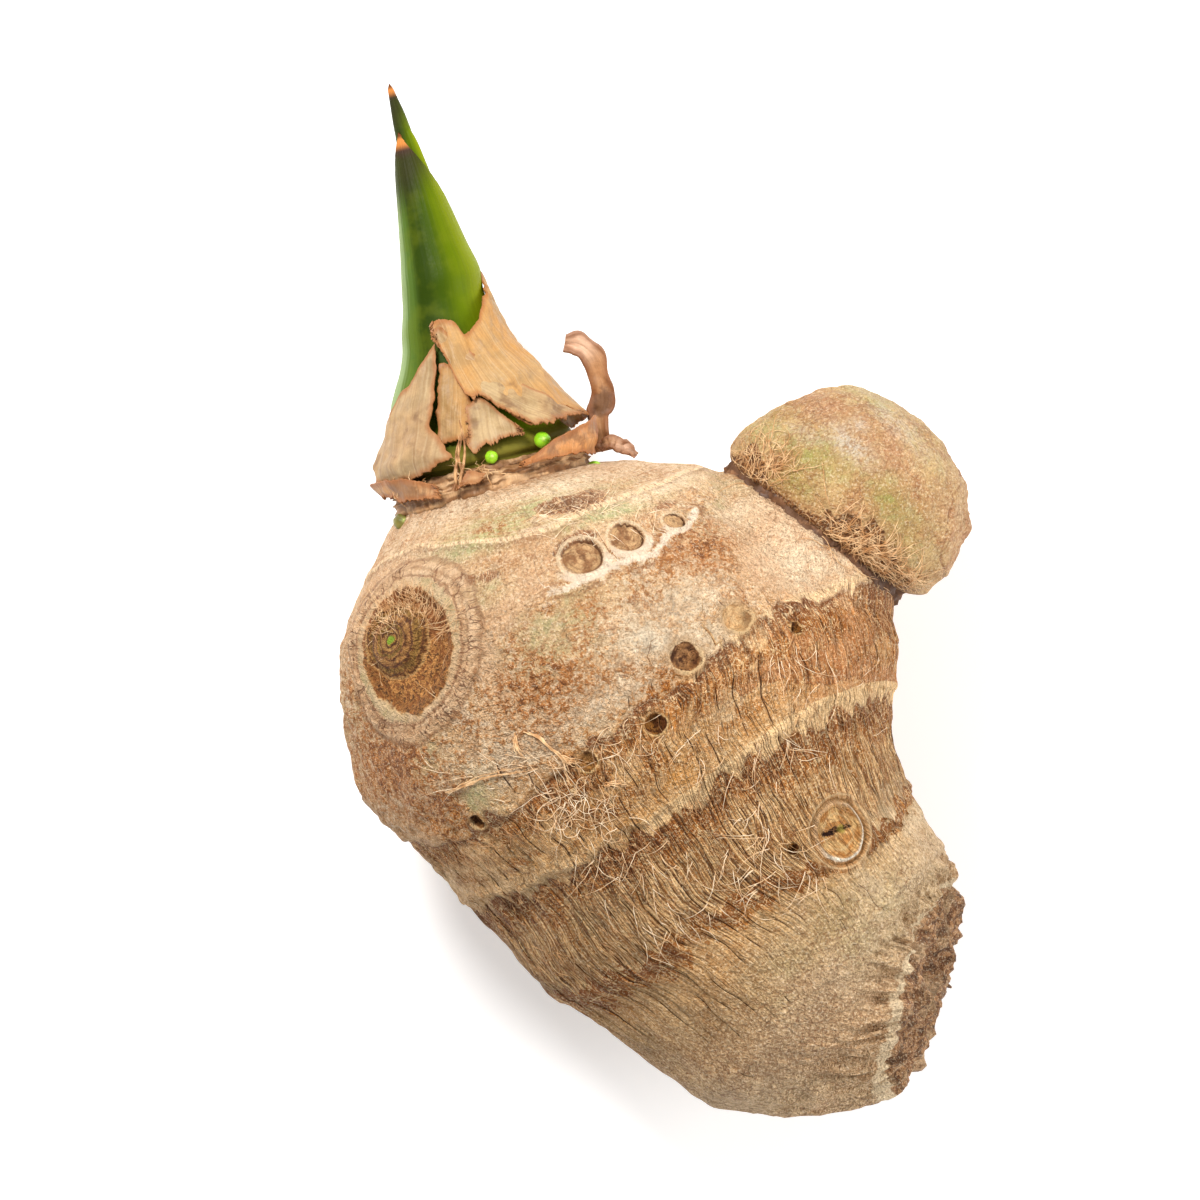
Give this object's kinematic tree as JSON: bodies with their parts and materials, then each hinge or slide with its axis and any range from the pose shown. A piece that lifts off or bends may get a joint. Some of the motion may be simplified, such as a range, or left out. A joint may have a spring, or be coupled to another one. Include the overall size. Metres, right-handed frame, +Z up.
{
  "type": "taro corm",
  "caption": "Ringed brown taro corm lying on its side, with a round daughter cormel on its shoulder and a pointed green shoot in papery leaf scales.",
  "frame": {"origin": "bottom centre of the whole part's bounding box, on the surface the corm lies on", "axes": "+Z up out of the surface the corm lies on; +Y towards the shoot's tip, along the longest extent; +X towards the cormel"},
  "size_m": [0.1074, 0.1753, 0.0819],
  "materials": {
    "corm_skin": "rough fibrous bark-like skin with pale and dark bands",
    "cormel_skin": "thin wrinkled skin with a green tint",
    "leaf_green": "waxy green leaf",
    "scale_papery": "dry papery scale",
    "husk_brown": "dry brown husk",
    "bud_green": "smooth waxy bud"
  },
  "bodies": {
    "root": {"corm": "corm_skin", "cormel": "cormel_skin", "shoot_spear": "leaf_green", "shoot_sheath": "leaf_green", "leaf_base_collar": "husk_brown", "scale_left": "scale_papery", "scale_right": "scale_papery", "scale_inner": "scale_papery", "scale_front": "scale_papery", "collar_lip": "husk_brown", "collar_shield": "husk_brown", "collar_flap": "husk_brown", "curl_tall": "husk_brown", "curl_low": "husk_brown", "side_bud_1": "bud_green", "side_bud_2": "bud_green", "side_bud_3": "bud_green", "side_bud_4": "bud_green"}
  },
  "joints": []
}
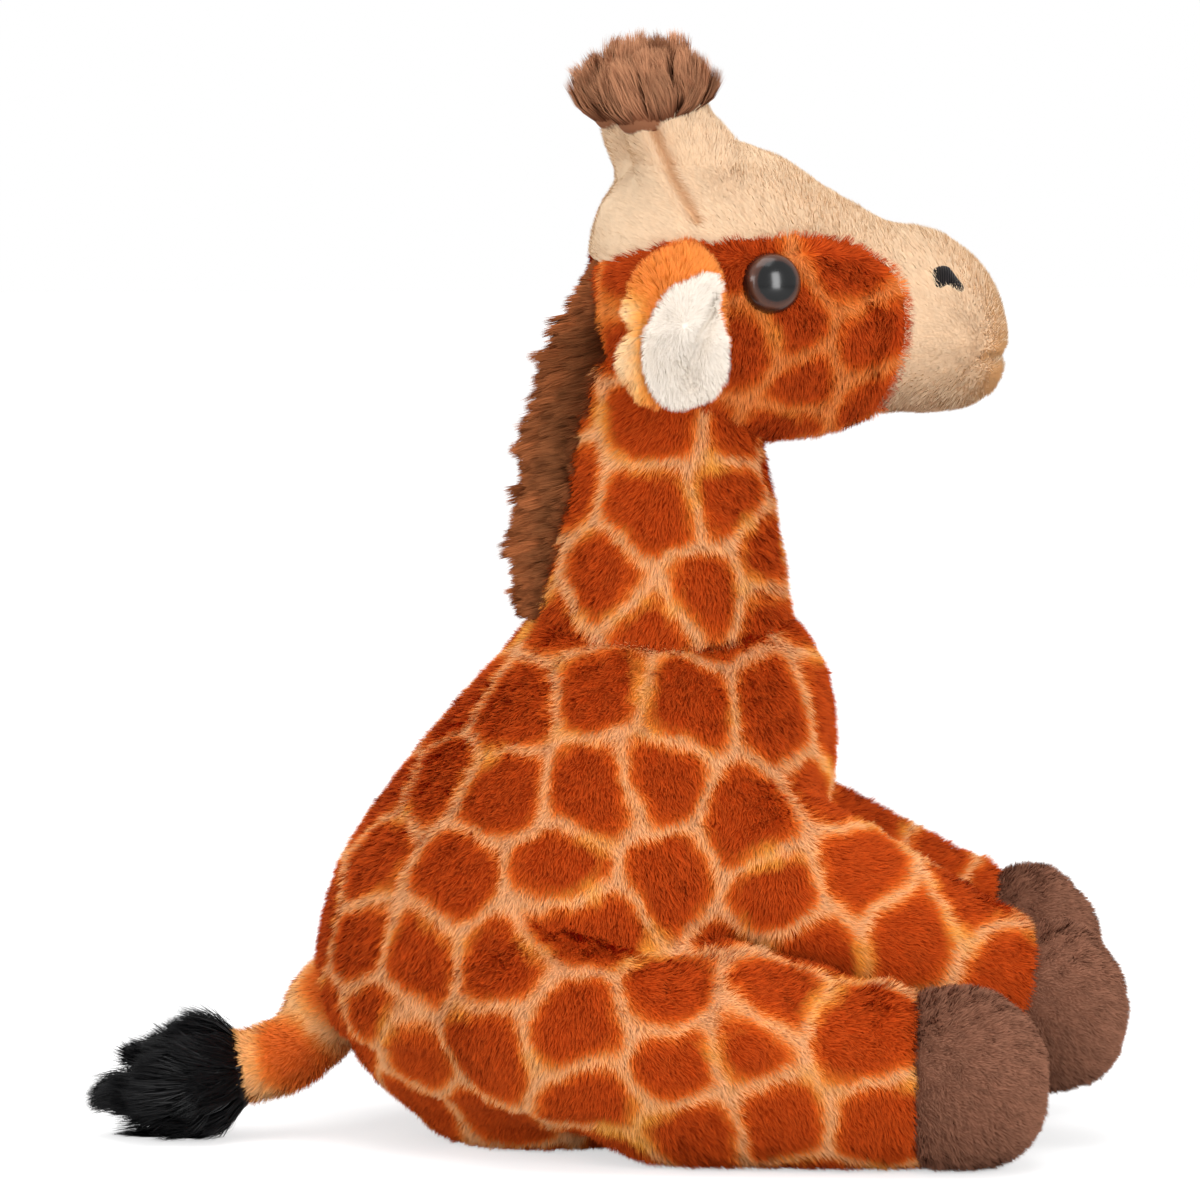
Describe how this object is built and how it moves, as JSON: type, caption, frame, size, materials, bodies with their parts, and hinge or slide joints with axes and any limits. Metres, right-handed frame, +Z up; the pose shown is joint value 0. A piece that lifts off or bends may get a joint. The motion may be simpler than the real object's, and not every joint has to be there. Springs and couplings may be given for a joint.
{
  "type": "plush giraffe",
  "caption": "Plush giraffe sitting upright, with stuffed body, neck, head and splayed legs, soft ears and horns, a mane and a tufted tail, resting on a flat seat panel.",
  "frame": {"origin": "on the surface it sits on, under the middle of the seat panel's floor contact, 12 mm ahead of the seat panel's centre", "axes": "+X the way the giraffe faces, +Y its left, +Z up"},
  "size_m": [0.2808, 0.1648, 0.2995],
  "materials": {
    "spotted_plush": "soft pile, rust patches on a tan orange ground",
    "tan_velour": "short soft pile",
    "muzzle_velour": "short soft pile",
    "mane_pile": "long ragged pile",
    "horn_tuft_pile": "long ragged pile",
    "hoof_plush": "short soft pile",
    "tail_pile": "long ragged pile",
    "ear_lining_plush": "short soft pile",
    "eye_plastic": "polished",
    "washer_plastic": "moulded",
    "nostril_thread": "satin stitch",
    "seat_fabric": "soft pile",
    "pellet_bag_fabric": "plain weave bag of small plastic pellets"
  },
  "bodies": {
    "torso_body": {"torso": "spotted_plush", "seat_panel": "seat_fabric", "pellet_bag": "pellet_bag_fabric"},
    "neck_body": {"neck": "spotted_plush", "mane_neck": "mane_pile"},
    "head_body": {"head": "spotted_plush", "face_panel": "muzzle_velour", "mane_head": "mane_pile", "eye_right": "eye_plastic", "eye_left": "eye_plastic", "eye_washer_right": "washer_plastic", "eye_washer_left": "washer_plastic", "nostril_right": "nostril_thread", "nostril_left": "nostril_thread", "horn_right": "tan_velour", "horn_left": "tan_velour", "horn_tuft_right": "horn_tuft_pile", "horn_tuft_left": "horn_tuft_pile"},
    "ear_right_body": {"ear_right": "spotted_plush", "ear_lining_right": "ear_lining_plush"},
    "ear_left_body": {"ear_left": "spotted_plush", "ear_lining_left": "ear_lining_plush"},
    "foreleg_right_body": {"foreleg_right": "spotted_plush", "fore_hoof_right": "hoof_plush", "fore_sole_right": "hoof_plush"},
    "foreleg_left_body": {"foreleg_left": "spotted_plush", "fore_hoof_left": "hoof_plush", "fore_sole_left": "hoof_plush"},
    "hind_leg_right_body": {"hind_leg_right": "spotted_plush", "hind_hoof_right": "hoof_plush", "hind_sole_right": "hoof_plush"},
    "hind_leg_left_body": {"hind_leg_left": "spotted_plush", "hind_hoof_left": "hoof_plush", "hind_sole_left": "hoof_plush"},
    "tail_body": {"tail": "spotted_plush", "tail_tuft": "tail_pile"}
  },
  "joints": [
    {"name": "neck_lean", "type": "hinge", "parent": "torso_body", "child": "neck_body", "pos_m": [0.0177, 0, 0.137], "axis": [0, 1, 0], "range_deg": [-5, 7], "stiffness_Nm_per_rad": 3},
    {"name": "head_nod", "type": "hinge", "parent": "neck_body", "child": "head_body", "pos_m": [0.0185, 0, 0.198], "axis": [-0.1219, 0.9925, 0], "range_deg": [-6, 12], "stiffness_Nm_per_rad": 1.5},
    {"name": "ear_right_lift", "type": "hinge", "parent": "head_body", "child": "ear_right_body", "pos_m": [0.02494, -0.03195, 0.239], "axis": [-0.8192, -0.5736, 0], "range_deg": [0, 110], "stiffness_Nm_per_rad": 0.02},
    {"name": "ear_left_lift", "type": "hinge", "parent": "head_body", "child": "ear_left_body", "pos_m": [0.01702, 0.03256, 0.239], "axis": [0.9336, -0.3584, 0], "range_deg": [-105, 5], "stiffness_Nm_per_rad": 0.02},
    {"name": "foreleg_right_lift", "type": "hinge", "parent": "torso_body", "child": "foreleg_right_body", "pos_m": [0.038, -0.033, 0.08], "axis": [0, -1, 0], "range_deg": [0, 30], "stiffness_Nm_per_rad": 1},
    {"name": "foreleg_left_lift", "type": "hinge", "parent": "torso_body", "child": "foreleg_left_body", "pos_m": [0.038, 0.033, 0.08], "axis": [0, -1, 0], "range_deg": [-6.5, 23.5], "stiffness_Nm_per_rad": 1},
    {"name": "hind_leg_right_spread", "type": "hinge", "parent": "torso_body", "child": "hind_leg_right_body", "pos_m": [-0.018, -0.046, 0.0372], "axis": [0, 0, -1], "range_deg": [0, 15], "stiffness_Nm_per_rad": 1},
    {"name": "hind_leg_left_spread", "type": "hinge", "parent": "torso_body", "child": "hind_leg_left_body", "pos_m": [-0.018, 0.046, 0.0372], "axis": [0, 0, 1], "range_deg": [0, 15], "stiffness_Nm_per_rad": 1},
    {"name": "tail_swing", "type": "hinge", "parent": "torso_body", "child": "tail_body", "pos_m": [-0.0665, 0, 0.037], "axis": [0, 0, 1], "range_deg": [-25, 25], "stiffness_Nm_per_rad": 0.1}
  ]
}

» WHAT IS NEEDED
Write the complete data out, exactly as above.

» WRITTEN ANSWER
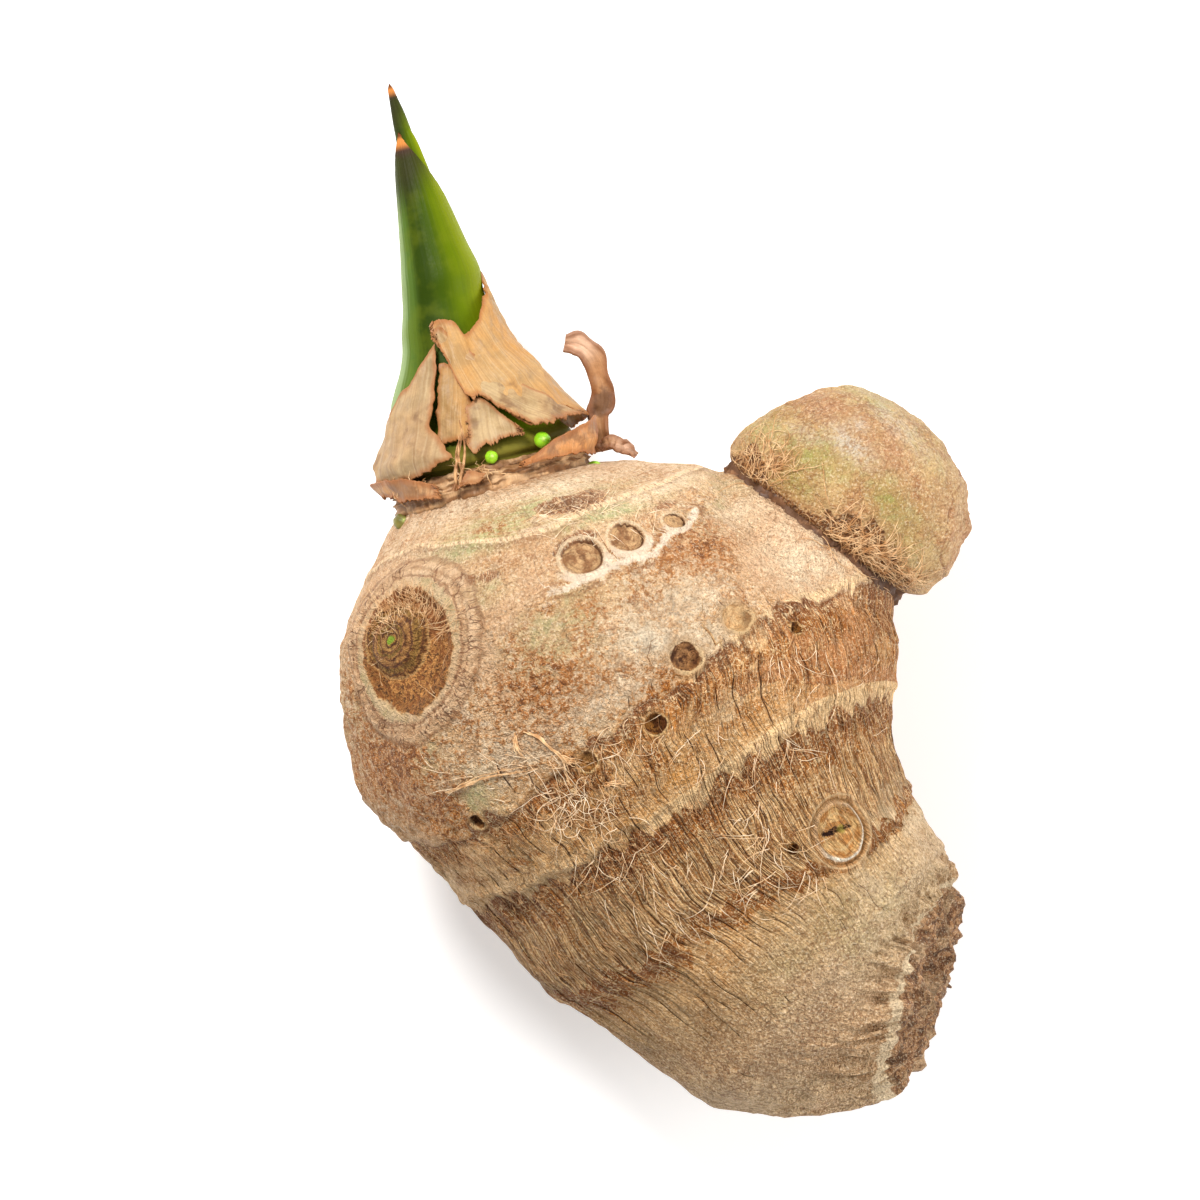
Give this object's kinematic tree as JSON: bodies with their parts and materials, then each hinge or slide with its axis and any range from the pose shown. A piece that lifts off or bends may get a joint. Some of the motion may be simplified, such as a range, or left out. A joint may have a spring, or be coupled to another one. Include the overall size. Metres, right-handed frame, +Z up.
{
  "type": "taro corm",
  "caption": "Ringed brown taro corm lying on its side, with a round daughter cormel on its shoulder and a pointed green shoot in papery leaf scales.",
  "frame": {"origin": "bottom centre of the whole part's bounding box, on the surface the corm lies on", "axes": "+Z up out of the surface the corm lies on; +Y towards the shoot's tip, along the longest extent; +X towards the cormel"},
  "size_m": [0.1074, 0.1753, 0.0819],
  "materials": {
    "corm_skin": "rough fibrous bark-like skin with pale and dark bands",
    "cormel_skin": "thin wrinkled skin with a green tint",
    "leaf_green": "waxy green leaf",
    "scale_papery": "dry papery scale",
    "husk_brown": "dry brown husk",
    "bud_green": "smooth waxy bud"
  },
  "bodies": {
    "root": {"corm": "corm_skin", "cormel": "cormel_skin", "shoot_spear": "leaf_green", "shoot_sheath": "leaf_green", "leaf_base_collar": "husk_brown", "scale_left": "scale_papery", "scale_right": "scale_papery", "scale_inner": "scale_papery", "scale_front": "scale_papery", "collar_lip": "husk_brown", "collar_shield": "husk_brown", "collar_flap": "husk_brown", "curl_tall": "husk_brown", "curl_low": "husk_brown", "side_bud_1": "bud_green", "side_bud_2": "bud_green", "side_bud_3": "bud_green", "side_bud_4": "bud_green"}
  },
  "joints": []
}
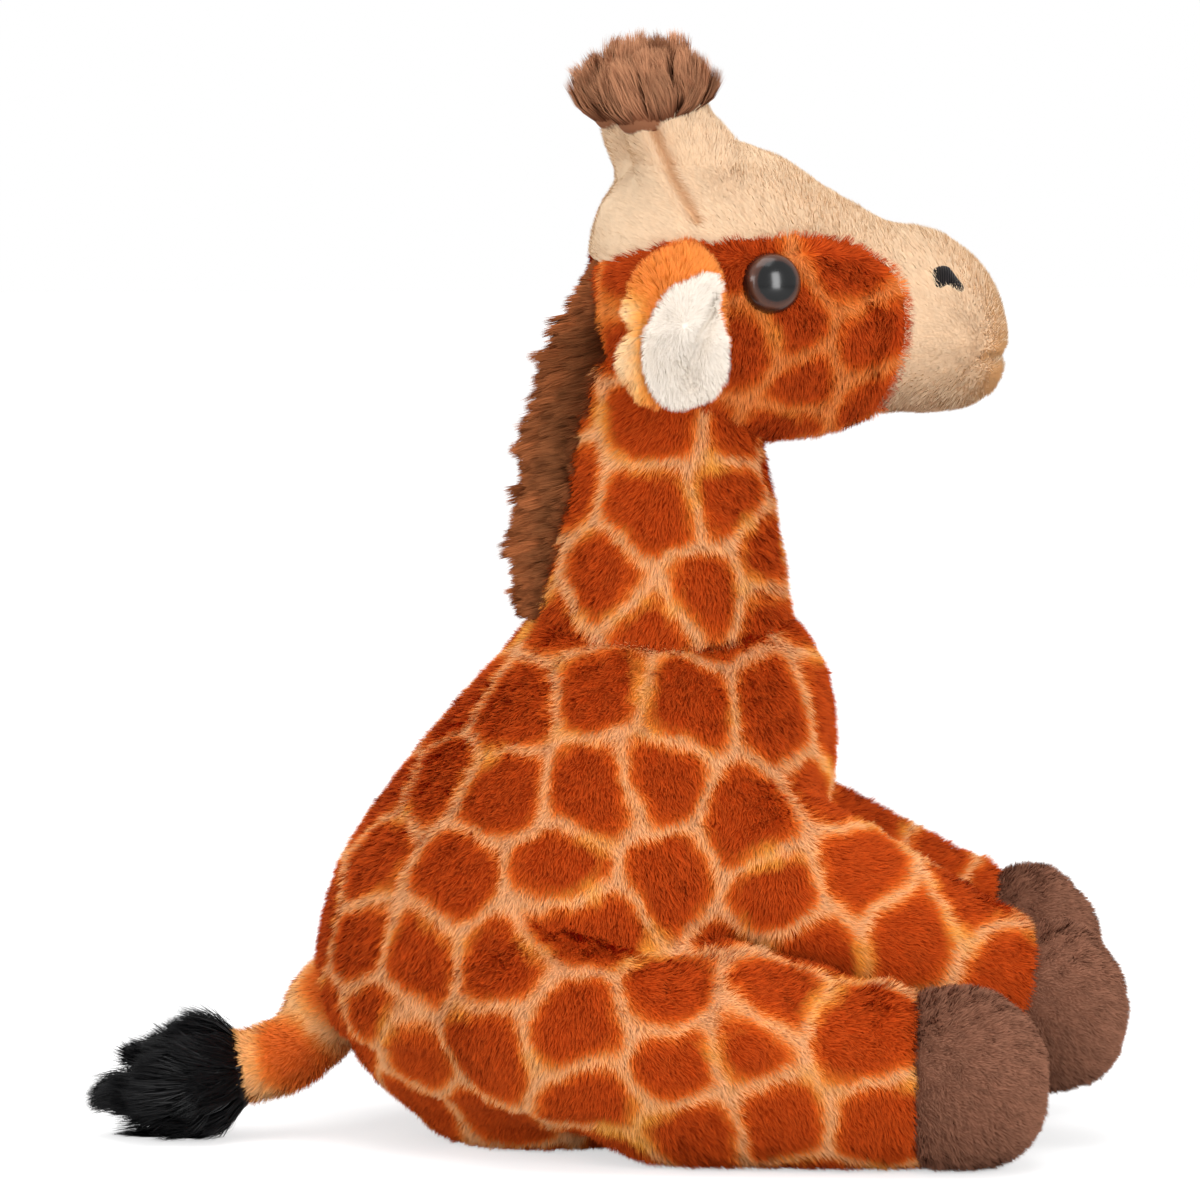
Describe how this object is built and how it moves, as JSON: type, caption, frame, size, materials, bodies with their parts, and hinge or slide joints with axes and any limits. Metres, right-handed frame, +Z up; the pose shown is joint value 0. A piece that lifts off or bends may get a joint. The motion may be simpler than the real object's, and not every joint has to be there. Springs and couplings may be given for a joint.
{
  "type": "plush giraffe",
  "caption": "Plush giraffe sitting upright, with stuffed body, neck, head and splayed legs, soft ears and horns, a mane and a tufted tail, resting on a flat seat panel.",
  "frame": {"origin": "on the surface it sits on, under the middle of the seat panel's floor contact, 12 mm ahead of the seat panel's centre", "axes": "+X the way the giraffe faces, +Y its left, +Z up"},
  "size_m": [0.2808, 0.1648, 0.2995],
  "materials": {
    "spotted_plush": "soft pile, rust patches on a tan orange ground",
    "tan_velour": "short soft pile",
    "muzzle_velour": "short soft pile",
    "mane_pile": "long ragged pile",
    "horn_tuft_pile": "long ragged pile",
    "hoof_plush": "short soft pile",
    "tail_pile": "long ragged pile",
    "ear_lining_plush": "short soft pile",
    "eye_plastic": "polished",
    "washer_plastic": "moulded",
    "nostril_thread": "satin stitch",
    "seat_fabric": "soft pile",
    "pellet_bag_fabric": "plain weave bag of small plastic pellets"
  },
  "bodies": {
    "torso_body": {"torso": "spotted_plush", "seat_panel": "seat_fabric", "pellet_bag": "pellet_bag_fabric"},
    "neck_body": {"neck": "spotted_plush", "mane_neck": "mane_pile"},
    "head_body": {"head": "spotted_plush", "face_panel": "muzzle_velour", "mane_head": "mane_pile", "eye_right": "eye_plastic", "eye_left": "eye_plastic", "eye_washer_right": "washer_plastic", "eye_washer_left": "washer_plastic", "nostril_right": "nostril_thread", "nostril_left": "nostril_thread", "horn_right": "tan_velour", "horn_left": "tan_velour", "horn_tuft_right": "horn_tuft_pile", "horn_tuft_left": "horn_tuft_pile"},
    "ear_right_body": {"ear_right": "spotted_plush", "ear_lining_right": "ear_lining_plush"},
    "ear_left_body": {"ear_left": "spotted_plush", "ear_lining_left": "ear_lining_plush"},
    "foreleg_right_body": {"foreleg_right": "spotted_plush", "fore_hoof_right": "hoof_plush", "fore_sole_right": "hoof_plush"},
    "foreleg_left_body": {"foreleg_left": "spotted_plush", "fore_hoof_left": "hoof_plush", "fore_sole_left": "hoof_plush"},
    "hind_leg_right_body": {"hind_leg_right": "spotted_plush", "hind_hoof_right": "hoof_plush", "hind_sole_right": "hoof_plush"},
    "hind_leg_left_body": {"hind_leg_left": "spotted_plush", "hind_hoof_left": "hoof_plush", "hind_sole_left": "hoof_plush"},
    "tail_body": {"tail": "spotted_plush", "tail_tuft": "tail_pile"}
  },
  "joints": [
    {"name": "neck_lean", "type": "hinge", "parent": "torso_body", "child": "neck_body", "pos_m": [0.0177, 0, 0.137], "axis": [0, 1, 0], "range_deg": [-5, 7], "stiffness_Nm_per_rad": 3},
    {"name": "head_nod", "type": "hinge", "parent": "neck_body", "child": "head_body", "pos_m": [0.0185, 0, 0.198], "axis": [-0.1219, 0.9925, 0], "range_deg": [-6, 12], "stiffness_Nm_per_rad": 1.5},
    {"name": "ear_right_lift", "type": "hinge", "parent": "head_body", "child": "ear_right_body", "pos_m": [0.02494, -0.03195, 0.239], "axis": [-0.8192, -0.5736, 0], "range_deg": [0, 110], "stiffness_Nm_per_rad": 0.02},
    {"name": "ear_left_lift", "type": "hinge", "parent": "head_body", "child": "ear_left_body", "pos_m": [0.01702, 0.03256, 0.239], "axis": [0.9336, -0.3584, 0], "range_deg": [-105, 5], "stiffness_Nm_per_rad": 0.02},
    {"name": "foreleg_right_lift", "type": "hinge", "parent": "torso_body", "child": "foreleg_right_body", "pos_m": [0.038, -0.033, 0.08], "axis": [0, -1, 0], "range_deg": [0, 30], "stiffness_Nm_per_rad": 1},
    {"name": "foreleg_left_lift", "type": "hinge", "parent": "torso_body", "child": "foreleg_left_body", "pos_m": [0.038, 0.033, 0.08], "axis": [0, -1, 0], "range_deg": [-6.5, 23.5], "stiffness_Nm_per_rad": 1},
    {"name": "hind_leg_right_spread", "type": "hinge", "parent": "torso_body", "child": "hind_leg_right_body", "pos_m": [-0.018, -0.046, 0.0372], "axis": [0, 0, -1], "range_deg": [0, 15], "stiffness_Nm_per_rad": 1},
    {"name": "hind_leg_left_spread", "type": "hinge", "parent": "torso_body", "child": "hind_leg_left_body", "pos_m": [-0.018, 0.046, 0.0372], "axis": [0, 0, 1], "range_deg": [0, 15], "stiffness_Nm_per_rad": 1},
    {"name": "tail_swing", "type": "hinge", "parent": "torso_body", "child": "tail_body", "pos_m": [-0.0665, 0, 0.037], "axis": [0, 0, 1], "range_deg": [-25, 25], "stiffness_Nm_per_rad": 0.1}
  ]
}